• DATA FOR THE TASK:
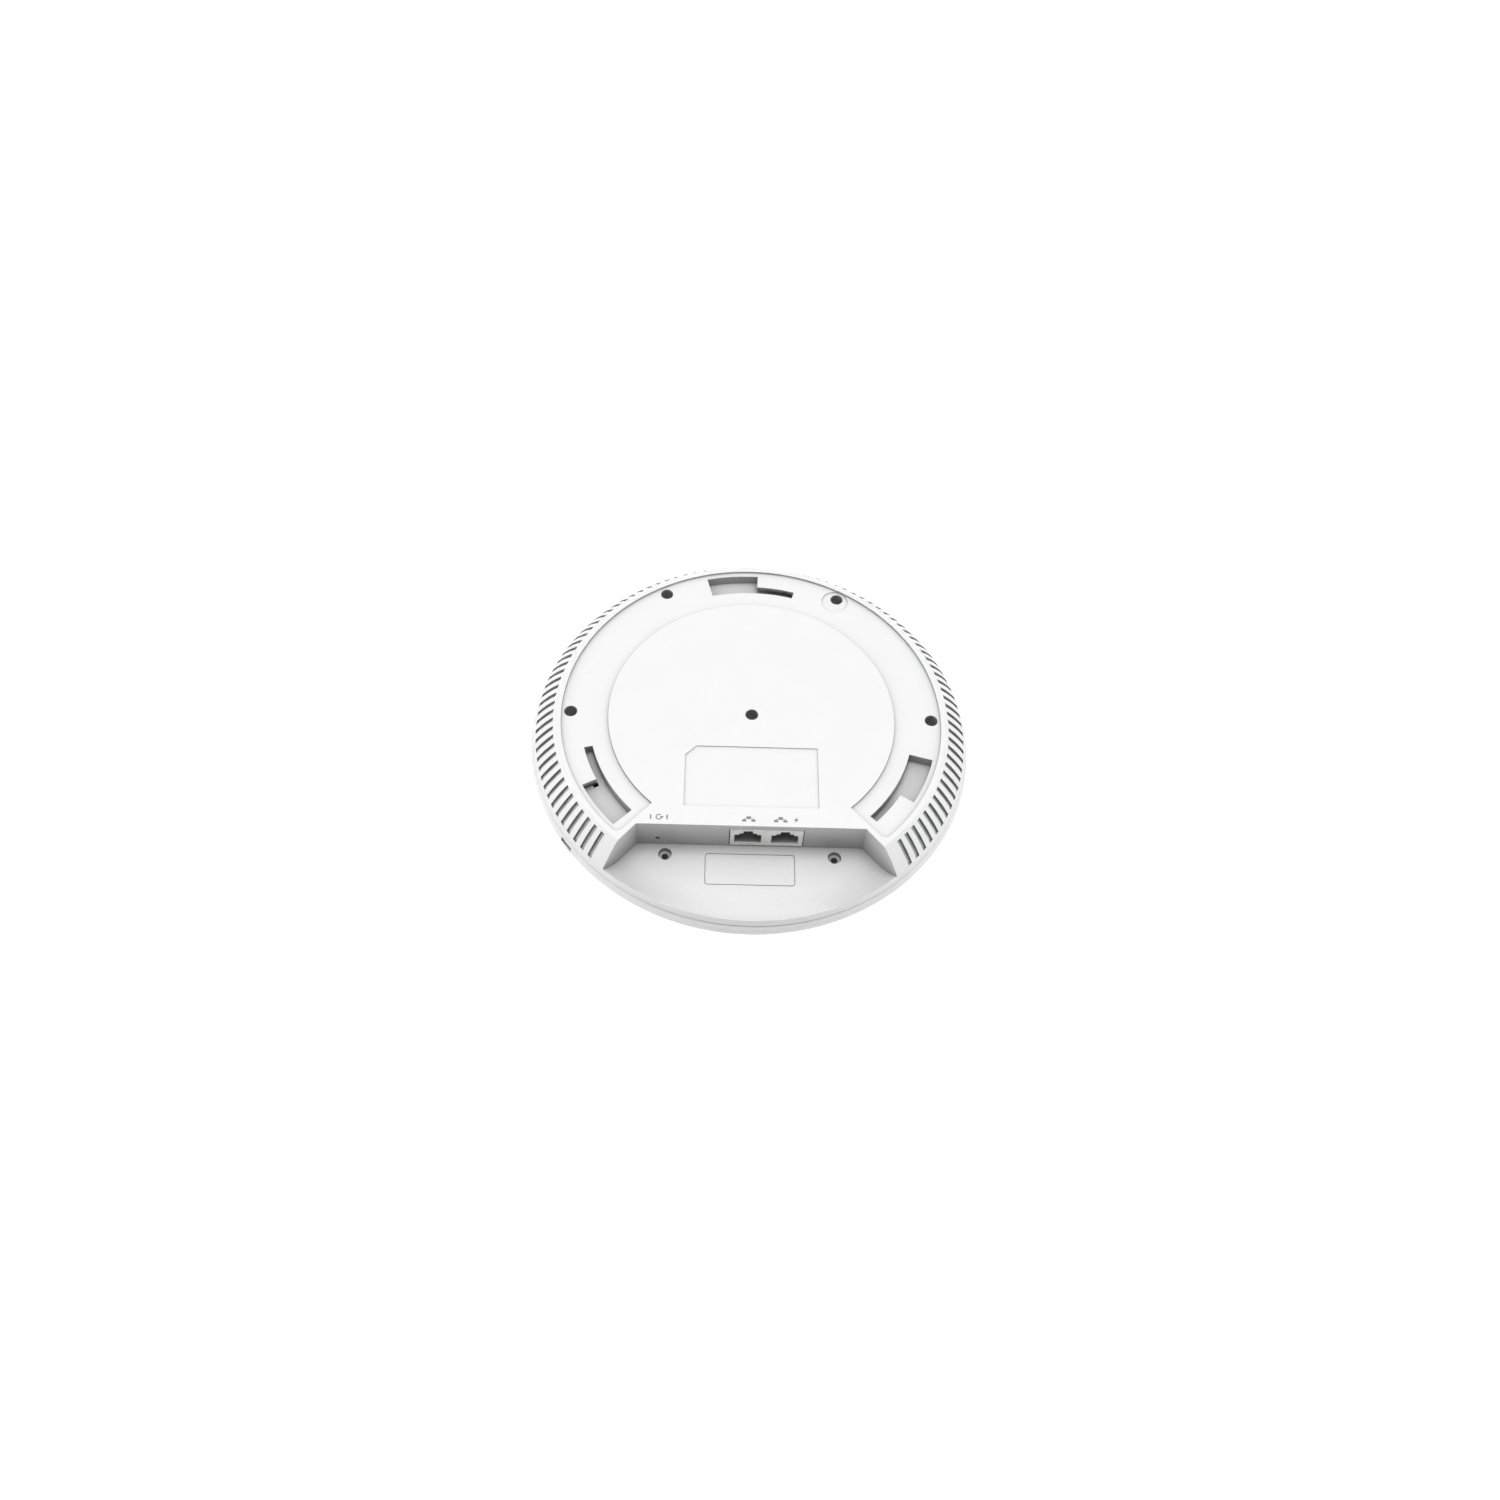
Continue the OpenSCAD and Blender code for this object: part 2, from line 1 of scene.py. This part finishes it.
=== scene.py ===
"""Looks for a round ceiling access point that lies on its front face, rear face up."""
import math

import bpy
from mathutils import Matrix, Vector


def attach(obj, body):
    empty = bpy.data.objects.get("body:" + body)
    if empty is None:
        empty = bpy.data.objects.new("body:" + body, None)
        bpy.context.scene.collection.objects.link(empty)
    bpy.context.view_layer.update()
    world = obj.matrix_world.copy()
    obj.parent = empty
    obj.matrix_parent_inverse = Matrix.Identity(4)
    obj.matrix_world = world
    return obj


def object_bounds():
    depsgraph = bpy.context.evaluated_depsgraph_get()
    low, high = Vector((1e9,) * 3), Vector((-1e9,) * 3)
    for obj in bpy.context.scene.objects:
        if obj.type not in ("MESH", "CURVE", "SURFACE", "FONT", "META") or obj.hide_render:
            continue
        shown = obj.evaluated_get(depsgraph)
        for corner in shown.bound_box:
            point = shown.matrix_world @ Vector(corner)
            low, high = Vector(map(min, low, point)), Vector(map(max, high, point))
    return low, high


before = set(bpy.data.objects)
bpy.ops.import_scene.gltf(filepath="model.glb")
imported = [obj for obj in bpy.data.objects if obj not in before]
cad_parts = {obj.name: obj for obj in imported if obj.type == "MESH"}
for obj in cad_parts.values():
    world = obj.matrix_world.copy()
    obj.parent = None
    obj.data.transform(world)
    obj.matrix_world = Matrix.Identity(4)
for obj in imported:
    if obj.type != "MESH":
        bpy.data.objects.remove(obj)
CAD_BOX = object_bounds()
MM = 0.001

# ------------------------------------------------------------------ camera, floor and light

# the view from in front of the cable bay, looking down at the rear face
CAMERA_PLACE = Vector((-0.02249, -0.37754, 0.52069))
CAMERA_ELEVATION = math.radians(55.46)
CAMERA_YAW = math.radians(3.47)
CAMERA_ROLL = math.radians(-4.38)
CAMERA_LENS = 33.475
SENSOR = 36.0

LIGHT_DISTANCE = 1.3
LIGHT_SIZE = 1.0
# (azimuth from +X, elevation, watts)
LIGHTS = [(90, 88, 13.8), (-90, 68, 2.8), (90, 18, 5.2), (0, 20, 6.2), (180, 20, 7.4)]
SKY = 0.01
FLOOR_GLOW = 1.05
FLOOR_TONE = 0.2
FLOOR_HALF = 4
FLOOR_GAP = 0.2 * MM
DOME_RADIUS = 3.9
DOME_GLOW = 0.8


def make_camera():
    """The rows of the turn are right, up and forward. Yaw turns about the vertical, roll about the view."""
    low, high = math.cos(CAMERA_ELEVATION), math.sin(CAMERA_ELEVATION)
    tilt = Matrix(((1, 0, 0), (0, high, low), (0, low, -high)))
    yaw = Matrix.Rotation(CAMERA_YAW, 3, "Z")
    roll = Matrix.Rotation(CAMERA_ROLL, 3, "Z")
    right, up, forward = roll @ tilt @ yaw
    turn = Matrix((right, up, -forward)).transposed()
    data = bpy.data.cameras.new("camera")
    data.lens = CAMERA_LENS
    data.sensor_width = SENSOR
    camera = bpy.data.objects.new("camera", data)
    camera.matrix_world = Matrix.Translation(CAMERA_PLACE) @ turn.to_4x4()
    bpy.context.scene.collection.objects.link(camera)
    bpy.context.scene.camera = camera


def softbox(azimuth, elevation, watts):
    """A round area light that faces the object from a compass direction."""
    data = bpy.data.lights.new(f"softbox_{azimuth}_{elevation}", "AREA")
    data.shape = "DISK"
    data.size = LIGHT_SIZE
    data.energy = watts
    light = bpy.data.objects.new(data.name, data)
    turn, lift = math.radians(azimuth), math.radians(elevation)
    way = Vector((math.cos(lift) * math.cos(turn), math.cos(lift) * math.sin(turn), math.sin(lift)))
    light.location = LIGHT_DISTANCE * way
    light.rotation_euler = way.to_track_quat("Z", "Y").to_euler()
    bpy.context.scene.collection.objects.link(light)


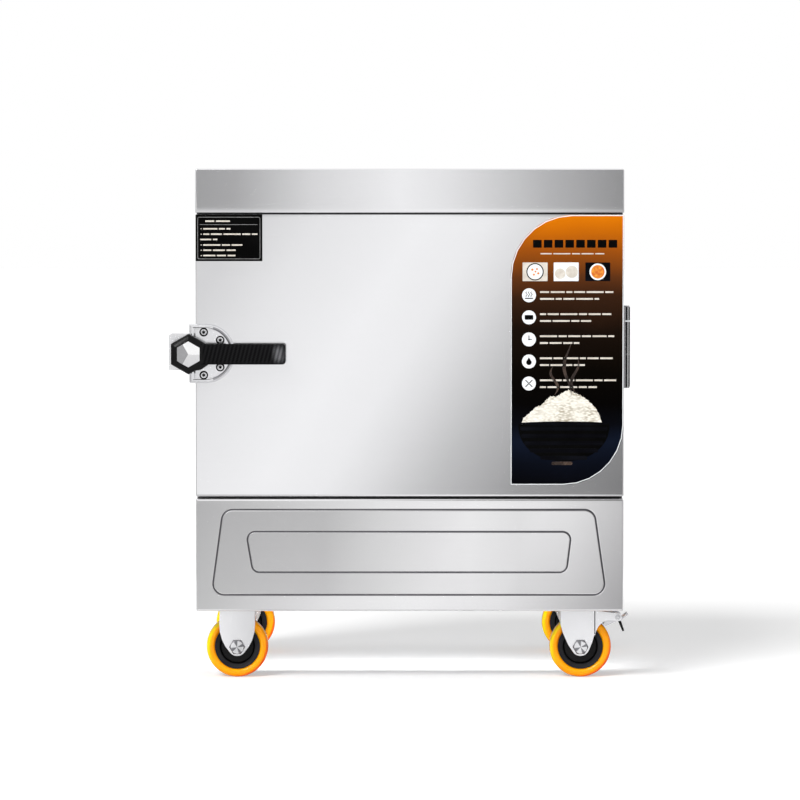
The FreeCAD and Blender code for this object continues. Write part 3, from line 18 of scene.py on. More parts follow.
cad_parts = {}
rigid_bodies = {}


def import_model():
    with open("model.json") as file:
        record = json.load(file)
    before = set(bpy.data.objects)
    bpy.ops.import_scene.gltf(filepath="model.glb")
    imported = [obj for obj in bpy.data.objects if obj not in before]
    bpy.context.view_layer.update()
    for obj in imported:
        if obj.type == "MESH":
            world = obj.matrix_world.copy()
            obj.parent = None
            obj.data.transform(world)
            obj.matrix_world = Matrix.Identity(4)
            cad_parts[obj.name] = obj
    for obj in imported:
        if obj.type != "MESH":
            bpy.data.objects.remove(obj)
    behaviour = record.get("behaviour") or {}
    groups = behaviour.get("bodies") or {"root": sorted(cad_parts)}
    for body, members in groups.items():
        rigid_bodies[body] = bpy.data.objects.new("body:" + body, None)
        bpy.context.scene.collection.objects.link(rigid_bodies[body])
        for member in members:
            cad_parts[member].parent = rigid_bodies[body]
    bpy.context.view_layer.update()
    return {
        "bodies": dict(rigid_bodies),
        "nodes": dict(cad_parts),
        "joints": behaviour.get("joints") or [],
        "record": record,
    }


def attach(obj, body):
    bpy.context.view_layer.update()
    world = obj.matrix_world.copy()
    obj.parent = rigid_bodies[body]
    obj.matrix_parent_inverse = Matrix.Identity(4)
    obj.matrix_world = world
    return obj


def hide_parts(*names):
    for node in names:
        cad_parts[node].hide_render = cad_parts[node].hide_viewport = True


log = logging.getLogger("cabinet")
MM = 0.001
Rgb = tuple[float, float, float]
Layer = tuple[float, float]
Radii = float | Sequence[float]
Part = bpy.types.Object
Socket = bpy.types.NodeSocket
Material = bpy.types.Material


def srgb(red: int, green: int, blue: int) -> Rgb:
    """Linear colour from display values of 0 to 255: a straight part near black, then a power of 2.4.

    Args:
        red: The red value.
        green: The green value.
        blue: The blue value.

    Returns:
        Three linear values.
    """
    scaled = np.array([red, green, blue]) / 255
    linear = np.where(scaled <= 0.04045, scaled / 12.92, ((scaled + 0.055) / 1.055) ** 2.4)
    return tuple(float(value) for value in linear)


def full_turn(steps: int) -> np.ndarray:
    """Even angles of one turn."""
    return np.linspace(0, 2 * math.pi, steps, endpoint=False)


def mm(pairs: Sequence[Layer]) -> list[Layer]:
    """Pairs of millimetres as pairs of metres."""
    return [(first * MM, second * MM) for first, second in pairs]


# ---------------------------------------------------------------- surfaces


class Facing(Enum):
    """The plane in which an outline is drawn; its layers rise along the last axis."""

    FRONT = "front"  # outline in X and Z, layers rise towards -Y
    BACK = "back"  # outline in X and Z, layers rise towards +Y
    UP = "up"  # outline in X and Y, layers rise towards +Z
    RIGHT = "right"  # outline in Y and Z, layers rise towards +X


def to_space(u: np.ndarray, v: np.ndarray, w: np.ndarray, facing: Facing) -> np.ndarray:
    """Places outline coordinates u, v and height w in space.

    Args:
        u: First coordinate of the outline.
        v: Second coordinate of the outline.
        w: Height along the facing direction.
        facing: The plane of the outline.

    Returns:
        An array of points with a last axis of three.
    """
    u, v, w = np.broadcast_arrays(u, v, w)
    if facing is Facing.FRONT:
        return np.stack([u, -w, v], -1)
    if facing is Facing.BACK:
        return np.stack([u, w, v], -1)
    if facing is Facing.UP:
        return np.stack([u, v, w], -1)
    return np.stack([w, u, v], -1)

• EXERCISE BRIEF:
Only lines holding the string "context" are wanted; gather each one from the entries above.

• RESULT FOR THIS EXERCISE:
        bpy.context.scene.collection.objects.link(empty)
    bpy.context.view_layer.update()
    depsgraph = bpy.context.evaluated_depsgraph_get()
    for obj in bpy.context.scene.objects:
    bpy.context.scene.collection.objects.link(camera)
    bpy.context.scene.camera = camera
    bpy.context.scene.collection.objects.link(light)
    bpy.context.view_layer.update()
        bpy.context.scene.collection.objects.link(rigid_bodies[body])
    bpy.context.view_layer.update()
    bpy.context.view_layer.update()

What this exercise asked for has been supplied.